I have a stainless steel deli slicer. Over the years one of the parts must have just barely warped enough to start rubbing against the blade. The solution seems easy enough, I’ll just take my angle grinder a shave a mm or so off of the part. What I want to know is if that’s going to cause any problems with the stainless steel? Mainly I’m concered that it could start rusting.
You don’t have to worry about the ground surfaces rusting with stainless steel. The corrosion resistance of stainless steel come from the alloying elements (mainly chromium if I remember my materials science correctly), so it has the same properties throughout. As far as grinding, you should be fine. Stainless is harder than mild steel, so it might take more effort than you expect.
My concern would be the finish on the part after you finished grinding it. A rough surface could harbor bacteria, and cause issues.

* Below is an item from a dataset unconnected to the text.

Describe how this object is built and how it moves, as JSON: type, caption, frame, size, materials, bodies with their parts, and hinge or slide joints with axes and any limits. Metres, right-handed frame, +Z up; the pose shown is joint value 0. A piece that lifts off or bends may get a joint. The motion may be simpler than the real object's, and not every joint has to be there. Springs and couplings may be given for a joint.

But ‘stainless’ steel can rust if it is pitted with inclusions that create corrosion cells. ‘Stainless’ is a misnomer, anyway; a term applied to various alloy steels with high chromium content (~10-26%) that display resistant to environmental corrosion. In the aerospace and marine equpiment industies these are referred to as corrosion resistant steels (CRES). I believe the types of stainless used in food service equipiment are generally AISI 304 and 316 steels.

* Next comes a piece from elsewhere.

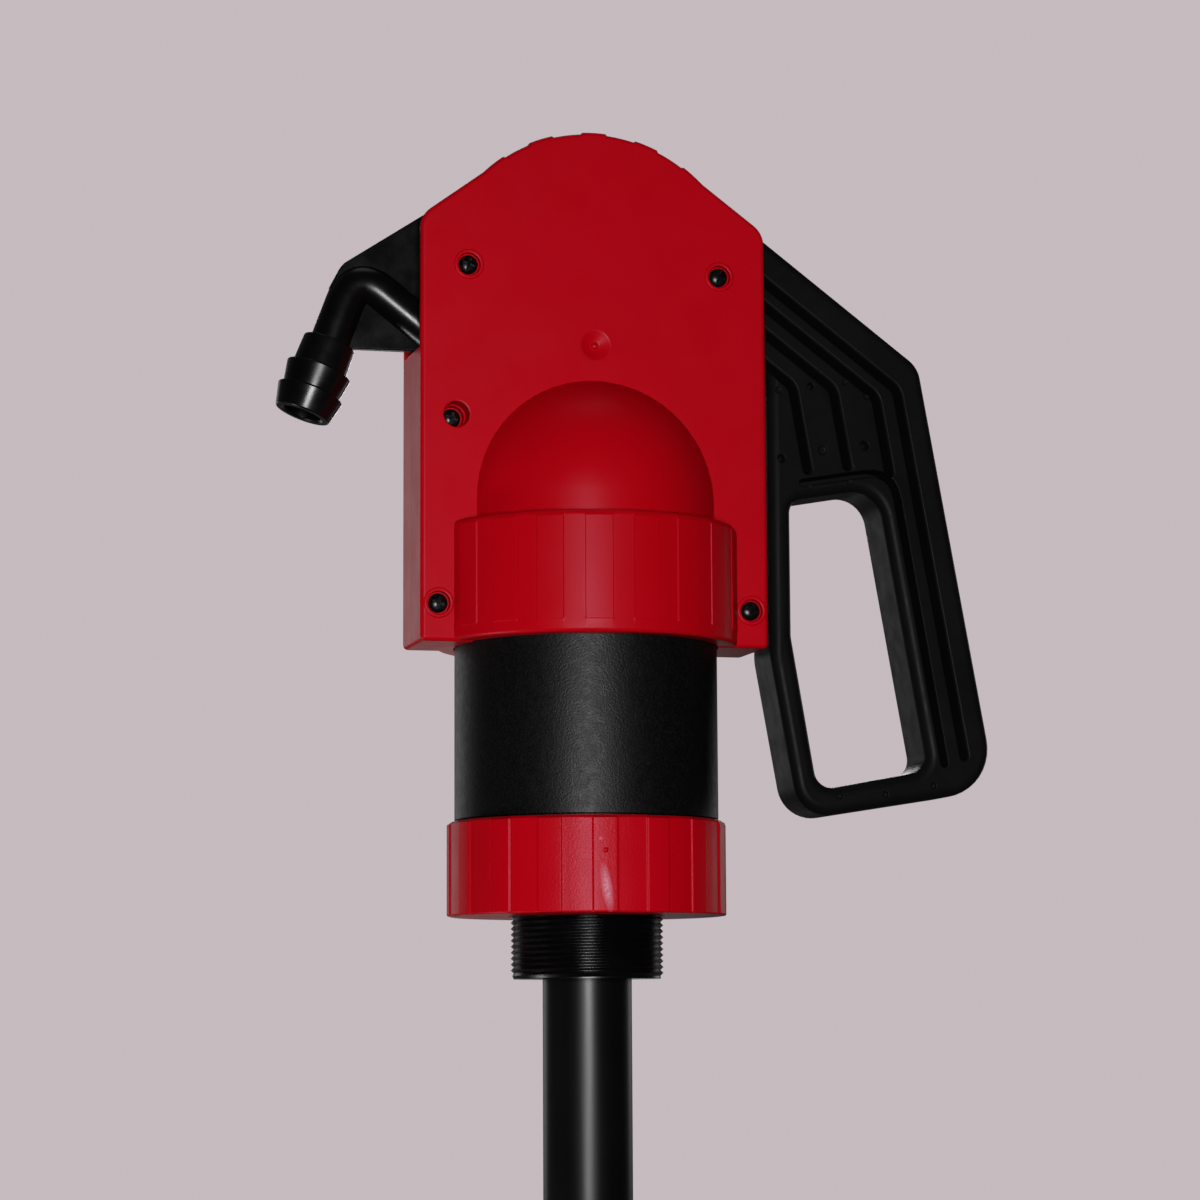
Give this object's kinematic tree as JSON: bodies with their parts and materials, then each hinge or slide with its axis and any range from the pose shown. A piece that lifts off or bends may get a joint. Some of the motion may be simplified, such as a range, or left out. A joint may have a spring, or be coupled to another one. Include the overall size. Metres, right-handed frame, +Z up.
{
  "type": "lever-action drum barrel pump",
  "caption": "Hand lever piston pump for a barrel: clamshell housing, threaded cylinder, hose-tail spout, bung thread and telescopic suction tube.",
  "frame": {"origin": "centre of the lower union nut's underside, where it seats on the drum's bung, on the pump axis", "axes": "+Z up along the pump axis, -Y out of the front cover with the screw heads, +X towards the operating lever, -X towards the spout"},
  "size_m": [0.288, 0.1204, 0.825],
  "materials": {
    "red_plastic": "semi-gloss moulded plastic",
    "lever_plastic": "satin glass-filled plastic",
    "moulded_black": "semi-gloss moulded plastic",
    "cylinder_plastic": "satin with a fine grain",
    "tube_plastic": "satin extruded pipe",
    "grey_plastic": "natural acetal",
    "seal_rubber": "nitrile rubber",
    "steel": "ground",
    "black_screw": "black oxide"
  },
  "bodies": {
    "pump": {"front_shell": "red_plastic", "back_shell": "red_plastic", "shell_screw_upper_left": "black_screw", "shell_screw_upper_right": "black_screw", "shell_screw_lower_left": "black_screw", "shell_screw_lower_right": "black_screw", "shell_screw_side_left": "black_screw", "pivot_sleeve": "steel", "cylinder": "cylinder_plastic", "cylinder_head": "moulded_black", "head_seal": "seal_rubber", "rod_seal": "seal_rubber", "gland_nut": "grey_plastic", "upper_nut": "red_plastic", "lower_nut": "red_plastic", "spout": "moulded_black", "spout_seal": "seal_rubber", "bung_adapter": "moulded_black", "adapter_seal": "seal_rubber", "inlet_valve_cage": "grey_plastic", "tube_seal": "seal_rubber", "suction_tube": "tube_plastic", "tube_ferrule": "moulded_black"},
    "lever": {"lever": "lever_plastic"},
    "piston": {"piston_rod": "steel", "rod_pin": "steel", "rod_pin_clip_front": "steel", "rod_pin_clip_back": "steel", "piston": "grey_plastic", "piston_seal": "seal_rubber", "piston_valve_stop": "grey_plastic", "piston_nut": "steel"},
    "piston_valve": {"piston_valve": "seal_rubber"},
    "inlet_valve": {"inlet_valve": "seal_rubber"},
    "lock_collar": {"lock_collar": "red_plastic"},
    "lower_tube": {"lower_tube": "tube_plastic", "tube_stop": "grey_plastic", "foot_strainer": "moulded_black"}
  },
  "joints": [
    {"name": "lever_pivot", "type": "hinge", "parent": "pump", "child": "lever", "pos_m": [0.051, 0, 0.2538], "axis": [0, -1, 0], "range_deg": [0, 65]},
    {"name": "piston_stroke", "type": "slide", "parent": "pump", "child": "piston", "axis": [0, 0, 1], "range_m": [-0.0651, 0.0001]},
    {"name": "piston_valve_lift", "type": "slide", "parent": "piston", "child": "piston_valve", "axis": [0, 0, 1], "range_m": [0, 0.003]},
    {"name": "inlet_valve_lift", "type": "slide", "parent": "pump", "child": "inlet_valve", "axis": [0, 0, 1], "range_m": [0, 0.003]},
    {"name": "lock_collar_turn", "type": "hinge", "parent": "pump", "child": "lock_collar", "pos_m": [0, 0, -0.478], "axis": [0, 0, 1], "range_deg": [0, 90]},
    {"name": "tube_telescope", "type": "slide", "parent": "pump", "child": "lower_tube", "axis": [0, 0, -1], "range_m": [0, 0.36]}
  ],
  "couplings": [
    {"joint": "piston_stroke", "follows": "lever_pivot", "m_per_rad": -0.057296}
  ]
}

That would be my concern as well. As homebrewers well know, it takes only a few scratches to harbor harmful colonies of bacteria.
Stranger
Also, you can get rust on the stainless parts if your grinding disc is contaminated with iron or carbon steel.

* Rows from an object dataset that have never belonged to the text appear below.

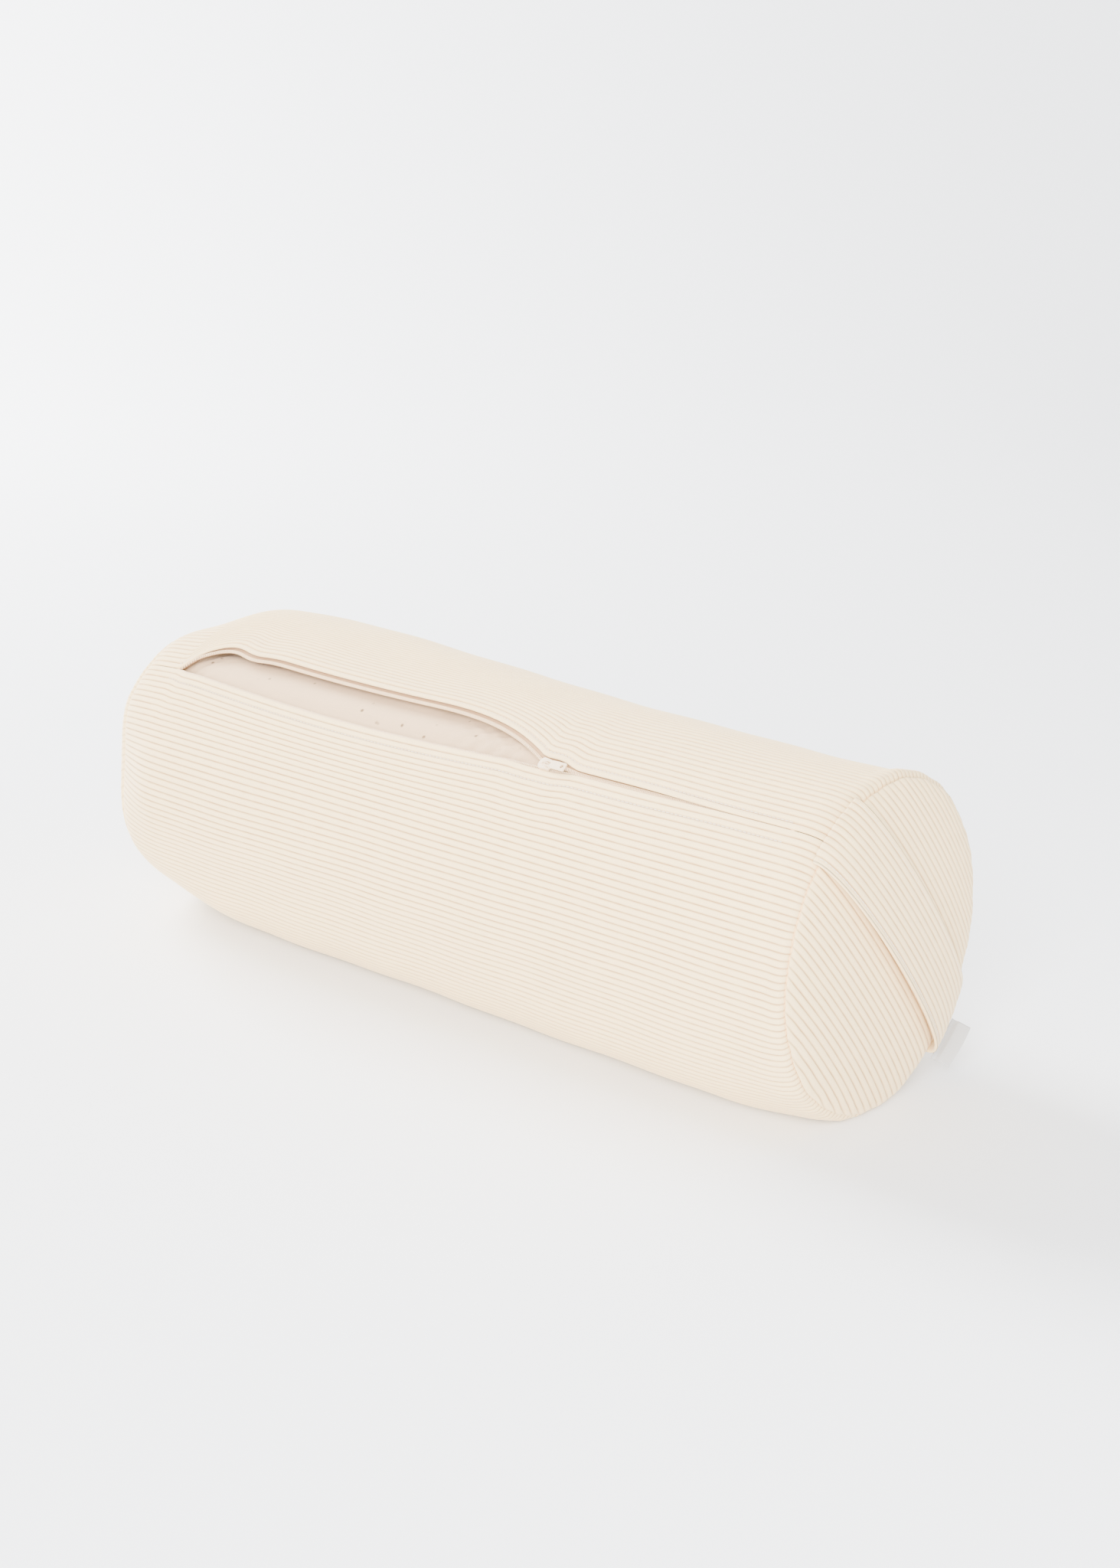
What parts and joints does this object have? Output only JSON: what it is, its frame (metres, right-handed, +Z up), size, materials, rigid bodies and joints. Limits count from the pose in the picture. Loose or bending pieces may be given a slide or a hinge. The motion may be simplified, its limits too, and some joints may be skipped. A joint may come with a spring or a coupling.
{
  "type": "bolster pillow",
  "caption": "Round floor bolster: ribbed corduroy cover with a long part-open zip and an end handle strap, over a filled calico inner pillow.",
  "frame": {"origin": "middle of the narrow flat that the roll rests on, half way between its two end seams", "axes": "+X along the roll towards its handle end, +Y towards its back, +Z up; the zip runs along the upper -Y side"},
  "size_m": [0.6629, 0.22, 0.217],
  "materials": {
    "corduroy": "cream wide-wale cotton corduroy, soft pile, ribs along the roll",
    "calico": "unbleached plain-weave cotton with small brown flecks",
    "filling": "loose fibre filling",
    "thread": "cream sewing thread",
    "zip_tape": "beige woven polyester tape",
    "zip_coil": "cream nylon coil",
    "enamel": "cream enamelled zinc, satin",
    "label": "pale grey woven satin, blank"
  },
  "bodies": {
    "cover": {"cover_tube": "corduroy", "cover_end_handle_side": "corduroy", "cover_end_plain_side": "corduroy", "end_seam_handle_side": "thread", "end_seam_plain_side": "thread", "inner_case_tube": "calico", "inner_case_end_handle_side": "calico", "inner_case_end_plain_side": "calico", "filling": "filling", "zip_coil_front": "zip_coil", "zip_tape_front": "zip_tape", "zip_bottom_stop": "zip_coil", "zip_top_stop_front": "zip_coil", "zip_top_stop_back": "zip_coil", "zip_topstitch_front": "thread"},
    "back_lip": {"zip_coil_back": "zip_coil", "zip_tape_back": "zip_tape", "zip_topstitch_back": "thread"},
    "slider": {"zip_slider": "enamel"},
    "pull_tab": {"zip_pull_tab": "enamel"},
    "strap": {"handle_strap": "corduroy", "strap_edge_stitch_front": "thread", "strap_edge_stitch_back": "thread"},
    "label": {"woven_label": "label"}
  },
  "joints": [
    {"name": "slider_travel", "type": "slide", "parent": "cover", "child": "slider", "axis": [1, 0, 0], "range_m": [-0.3517, 0.1787]},
    {"name": "back_lip_closing", "type": "slide", "parent": "cover", "child": "back_lip", "axis": [0, -0.7771, -0.6293], "range_m": [-0.0144, 0.0282], "deforming": ["zip_coil_back", "zip_tape_back", "zip_topstitch_back"]},
    {"name": "pull_tab_flip", "type": "hinge", "parent": "slider", "child": "pull_tab", "pos_m": [0.0925, -0.07055, 0.19412], "axis": [0, -0.7771, -0.6293], "range_deg": [0, 175]},
    {"name": "strap_lift", "type": "slide", "parent": "cover", "child": "strap", "axis": [1, 0, 0], "range_m": [0, 0.03]},
    {"name": "label_fold", "type": "hinge", "parent": "cover", "child": "label", "pos_m": [0.3021, 0.06932, 0.02201], "axis": [0, 0.7749, 0.632], "range_deg": [-60, 90]}
  ],
  "couplings": [
    {"joint": "back_lip_closing", "follows": "slider_travel", "ratio": -0.08}
  ]
}
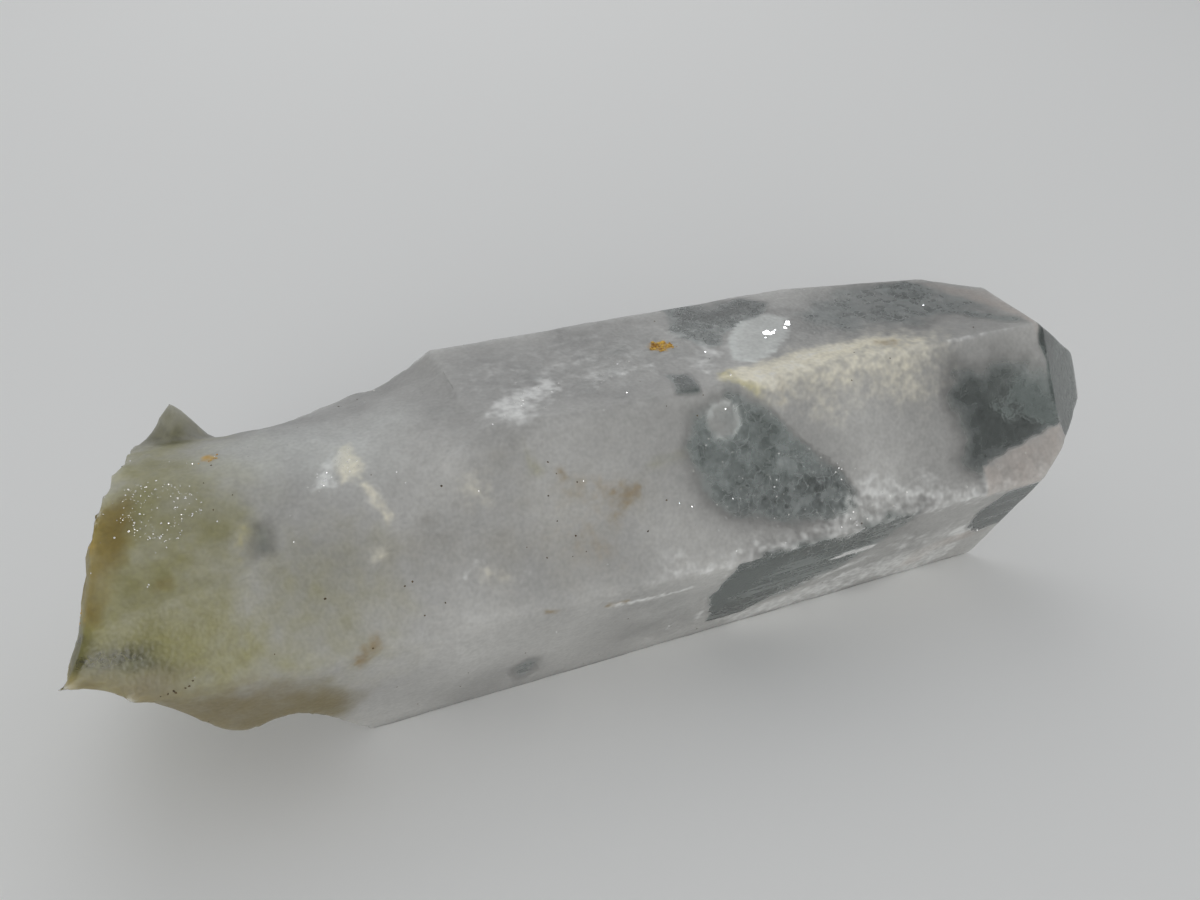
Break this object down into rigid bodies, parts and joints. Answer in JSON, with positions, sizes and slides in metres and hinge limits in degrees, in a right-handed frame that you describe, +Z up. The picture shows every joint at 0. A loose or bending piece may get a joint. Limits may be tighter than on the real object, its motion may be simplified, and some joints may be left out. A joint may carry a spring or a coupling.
{
  "type": "quartz crystal",
  "caption": "Loose milky quartz crystal, a six-sided prism with a natural point at one end and a broken base, lying on one flat prism face.",
  "frame": {"origin": "centre of the bounding box, on the resting face", "axes": "+X along the crystal towards its natural point, +Z up from the prism face that it lies on"},
  "size_m": [0.0922, 0.0296, 0.026],
  "materials": {
    "milky_quartz": "Clear quartz clouded milky white, satin natural faces, stained olive at the broken base"
  },
  "bodies": {
    "root": {"quartz_crystal": "milky_quartz"}
  },
  "joints": []
}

The grinding will embed the material that will rust into the stainless unless a new disc or a disc used only for stainless grinding is used. The actual stainless steel isn’t rusting, but the contamination is.
You can “pickle” the stainless with an acid to remove the rusting contamination, then “passivate” it to re-establish the corrosion resistant oxide layer.
Probably more than you wanted to know with regards to a simple mod on a deli slicer, but it is a way to introduce rusting.
Why grind when you can pound? I’d try taking the part off and pounding it with a ball peen hammer. I’d do that before I broke out the grinding wheel. It would solve the problem Rick eluded too as well.
300 series steels can be a bitch to grind (ask me how I know). Start with a brand new disk, grind a hunk of wax enough to coat the disk, then grind the steel. The wax will help prevent the disk from getting loaded up with steel, it will also keep the steel cool, which is important as 300 series steels work harden very easily. Start out with a coarse grained disk and gradually work up to the finest grained disk you can find.
I would suspect that after seven years, either the problem has been fixed or the slicer is now in the landfill.